There are tradeoffs. Greater standardization can initially feel restrictive to local teams. Real-time transaction discipline may slow informal workarounds that previously helped teams move quickly. Integration and data cleansing require upfront effort. However, these tradeoffs are usually necessary to achieve scalable operational governance, reliable reporting, and repeatable service performance.
ROI typically appears across several dimensions: lower inventory variance, fewer expedited shipments, improved warehouse productivity, faster billing, reduced manual reconciliation, better forecast quality, and stronger customer retention through service reliability. For many organizations, the most strategic return is not a single efficiency metric but the creation of a digital operations foundation that supports growth, acquisitions, new service models, and AI-assisted operational automation.
The strategic case for ERP in logistics
As logistics networks become more distributed and service expectations become more demanding, ERP becomes a core element of industry operational architecture. It provides the process standardization, operational visibility, workflow orchestration, and governance controls required to manage inventory as part of a broader performance system.
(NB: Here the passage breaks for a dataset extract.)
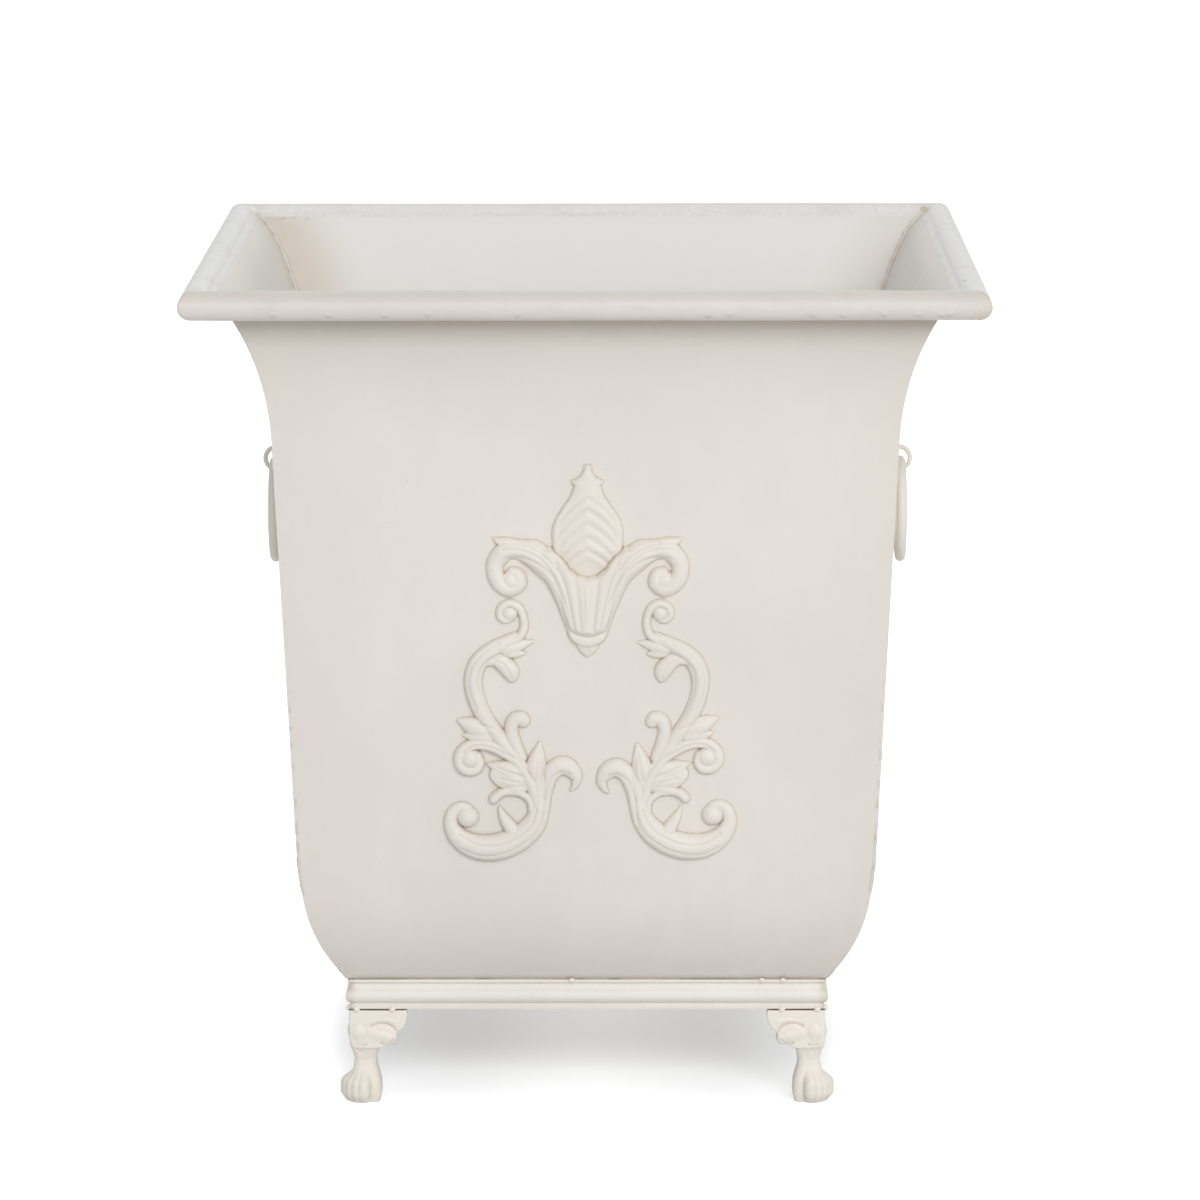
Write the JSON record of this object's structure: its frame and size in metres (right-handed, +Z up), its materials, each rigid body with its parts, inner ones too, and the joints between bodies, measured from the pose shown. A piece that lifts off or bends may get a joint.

For SysGenPro, the opportunity is not simply to deploy software but to help logistics organizations modernize how they operate. That means designing connected operational ecosystems, aligning cloud ERP modernization with vertical SaaS architecture, and building an operational intelligence layer that supports resilience, scalability, and continuous improvement. In logistics, better inventory performance is rarely achieved in isolation. It is achieved when the enterprise runs on a more connected operating system.